Итак, прошел уже почти год с тех пор, как он вернулся в Абернети, и, похоже, успел сходить на свидание чуть ли не с каждой жаждущей его общества женщиной во всем Кентукки, и даже с несколькими дамами из Теннесси и парочкой дам из Миссисипи, но ни одна из этих женщин так его и не заинтересовала. Он продолжал думать об Эми, он все еще думал о Максе. Мысль о Максе посещала его примерно дважды в час. Где они? Как сейчас выглядит Макс?
– У Эми сейчас, должно быть, не меньше шести ухажеров, и все они борются друг с другом за ее благосклонность, – примерно месяц назад сказала Милдред Томпкинс. – Эми обладает такой подкупающей особенностью, которая заставляет мужчин стремиться для нее что-то делать. Взять, скажем, вас, к примеру. Вы от всего отказались, лишь бы только помочь ей.
– Я ни от чего не отказывался, я… – В глазах подавляющего числа людей усилия Джейсона, направленные на спасение родного города, были актом великого благородства, но для его родственников все было не более чем «страданием по девчонке».
Правда это или нет, но такой имидж даже сам Джейсон не находил привлекательным, и много раз он обещал себе, что уберет снимки Макса со стола и приложит все усилия к тому, чтобы развить в себе серьезное чувство к одной из тех многочисленных женщин, с кем ходил на свидания.

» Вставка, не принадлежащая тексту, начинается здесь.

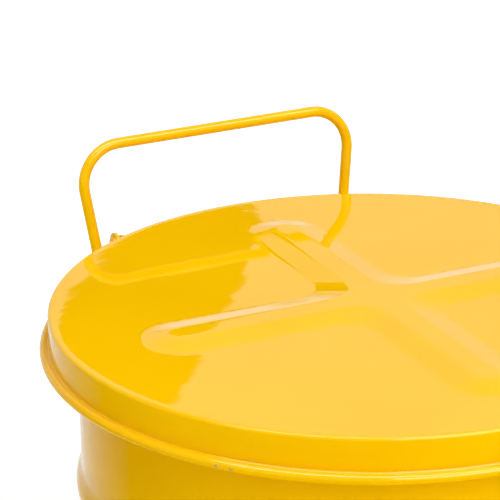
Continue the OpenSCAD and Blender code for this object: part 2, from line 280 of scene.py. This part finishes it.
class Nodes:
    """A node tree with short-cuts for the nodes that the materials and the room share."""

    def __init__(self, tree):
        self.tree = tree

    def node(self, kind, inputs=None, **values):
        """A new node, each of whose inputs is linked to a socket or set to a value."""
        node = self.tree.nodes.new(kind)
        for name, value in values.items():
            setattr(node, name, value)
        for name, source in (inputs or {}).items():
            if isinstance(source, bpy.types.NodeSocket):
                self.tree.links.new(source, node.inputs[name])
            else:
                node.inputs[name].default_value = source
        return node

    def ramp(self, value, low, high, to_low=0.0, to_high=1.0):
        """value taken from low...high to to_low...to_high, and held at the ends."""
        made = self.node("ShaderNodeMapRange", {"Value": value, "From Min": low, "From Max": high,
                                                "To Min": to_low, "To Max": to_high})
        return made.outputs["Result"]

    def times(self, a, b):
        return self.node("ShaderNodeMath", {0: a, 1: b}, operation="MULTIPLY").outputs[0]

    def sum(self, a, b):
        return self.node("ShaderNodeMath", {0: a, 1: b}, operation="ADD").outputs[0]


class Shader(Nodes):
    """A Principled material with a few short-cuts for its procedural nodes."""

    def __init__(self, name):
        self.material = bpy.data.materials.new(name)
        self.material.use_nodes = True
        super().__init__(self.material.node_tree)
        self.surface = self.tree.nodes["Principled BSDF"]
        self.place = self.tree.nodes.new("ShaderNodeTexCoord").outputs["Object"]

    def set(self, **values):
        """Sets the shader's own sockets; an underscore stands for a space in a socket's name."""
        for name, value in values.items():
            self.surface.inputs[name.replace("_", " ")].default_value = value

    def link(self, output, name):
        self.tree.links.new(output, self.surface.inputs[name])

    def noise(self, scale, detail=2.0, rough=0.5):
        """Noise of so many cells a metre."""
        made = self.node("ShaderNodeTexNoise", {"Vector": self.place, "Scale": scale,
                                                "Detail": detail, "Roughness": rough})
        return made.outputs["Fac"]

    def mix(self, share, a, b):
        """Colour a where share is 0 and b where it is 1."""
        made = self.node("ShaderNodeMix", {0: share, 6: a, 7: b}, data_type="RGBA")
        return made.outputs[2]

    def bump(self, height, distance, strength, under=None):
        """Bumps this many metres high, on top of another bump where one is given."""
        inputs = {"Height": height, "Distance": distance, "Strength": strength}
        if under:
            inputs["Normal"] = under
        return self.node("ShaderNodeBump", inputs).outputs["Normal"]

    def convex(self, low, high):
        """0 on flat faces, rising to 1 on outer edges."""
        edge = self.node("ShaderNodeNewGeometry").outputs["Pointiness"]
        return self.ramp(edge, low, high)


def knock(angle, r, z, size):
    """The place of a knock in the lid's paint, at an angle in degrees, and the chip's radius."""
    return (r * math.cos(math.radians(angle)), r * math.sin(math.radians(angle)), z), size


BEAD_SIDE = (LID_R + BEAD_OUT + 0.9 * BEAD_R, LID_LO.z + 0.7 * BEAD_R)
SHOULDER_SIDE = (LID_R - 0.3 * SHOULDER_R, LID_TOP - 0.3 * SHOULDER_R)
KNOCKS = (knock(217.0, *BEAD_SIDE, 0.0013), knock(217.5, *BEAD_SIDE, 0.0010),
          knock(219.3, *BEAD_SIDE, 0.0011), knock(46.6, *SHOULDER_SIDE, 0.0012))


def yellow_enamel():
    """Baked golden-yellow gloss enamel: orange peel, chips on edges, and the lid's knocks."""
    s = Shader("yellow_enamel")
    s.set(Metallic=0.0, IOR=1.5)
    deep = (0.93, 0.510, 0.0002, 1.0)
    light = (0.97, 0.543, 0.0006, 1.0)
    paint = s.mix(s.ramp(s.noise(9, 3), 0.35, 0.65), deep, light)
    chip_field = s.ramp(s.noise(240, 3, 0.6), 0.66, 0.70)
    chips = s.times(s.times(s.convex(0.535, 0.56), chip_field), s.ramp(s.noise(21), 0.56, 0.60))
    ragged = s.ramp(s.noise(500, 2), 0.3, 0.7, -0.0009, 0.0009)
    for spot, size in KNOCKS:
        away = s.node("ShaderNodeVectorMath", {0: s.place, 1: spot}, operation="DISTANCE")
        edge = s.sum(away.outputs["Value"], ragged)
        chips = s.sum(chips, s.ramp(edge, 0.6 * size, size, 1.0, 0.0))
    chips = s.ramp(chips, 0, 1)
    s.link(s.mix(chips, paint, (0.60, 0.41, 0.11, 1.0)), "Base Color")
    s.link(s.ramp(s.noise(90, 5, 0.6), 0.3, 0.7, 0.012, 0.045), "Roughness")
    peel = s.bump(s.noise(420, 1), 0.00003, 0.3)
    wave = s.bump(s.noise(30, 2), 0.0004, 0.35, peel)
    s.link(s.bump(chips, -0.0001, 0.6, wave), "Normal")
    return s.material


def zinc_plate():
    """Bright zinc plate: cloudy, with dull spots, warm patches and a fine grain."""
    s = Shader("zinc_plate")
    s.set(Metallic=1.0, IOR=1.5)
    bright = (0.74, 0.755, 0.76, 1.0)
    dull = (0.50, 0.515, 0.53, 1.0)
    clouds = s.ramp(s.noise(160, 4, 0.6), 0.32, 0.68)
    spots = s.ramp(s.noise(900, 2), 0.60, 0.72)
    warm = s.mix(s.ramp(s.noise(45, 2), 0.5, 0.75), bright, (0.76, 0.71, 0.60, 1.0))
    s.link(s.mix(s.ramp(spots, 0, 1, 0, 0.5), s.mix(clouds, warm, dull), dull), "Base Color")
    s.link(s.ramp(clouds, 0, 1, 0.24, 0.42), "Roughness")
    s.link(s.bump(s.noise(1300, 2, 0.6), 0.00002, 0.3), "Normal")
    return s.material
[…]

Как верно заметил Дэвид, год от года он не становился моложе, и если ему хотелось завести семью, то тянуть с этим уже было нельзя.
Однако сейчас у Джейсона имелись иные проблемы. Очень скоро президент США приедет в Абернети, чтобы увидеть библиотеку, расписанную фресками по мотивам из сказок «Тысячи и одной ночи», а у Джейсона еще даже художника не было. По привычке он снял трубку, чтобы позвонить Дорин и попросить соединить его с Милдред, но он знал, чем это кончится. Дорин захочет знать, зачем ему понадобилась Милдред, и так далее, и тому подобное, а в итоге наберет не тот номер. Зачем ему Дорин? Как будто он сам не звонил бабушке Макса по три раза в неделю!
Джейсон набрал номер, который знал наизусть, и когда Милдред ответила, он даже не стал называть себя.
– Вы знаете какого-нибудь местного художника, который мог бы разрисовать стены библиотеки сценами из «Тысячи и одной ночи» и сделать это по-настоящему быстро?
– О! Ты спрашиваешь меня? Провинциалку из старенького, маленького Абернети? Что стряслось с твоим модным нью-йоркским художником?
Джейсон тяжко вздохнул.
Весь мир считал его святым, но люди из его родного города считали, что он делает то, что ему давно пора было сделать, и хотели от него все больше и больше.
– Вы знаете, что этот художник считается одним из лучших в стране и даже мире. Вы знаете, что я хочу для нашего города только лучшее, и… – Джейсон сделал паузу и посчитал до пяти. – Послушайте, я не хочу начинать утро со скандала.
– Так что на этот раз сделала Дорин?
– Пригласила президента на шесть месяцев раньше срока и перепутала фрески со «Сказок на ночь» на сказки «Тысячи и одной ночи».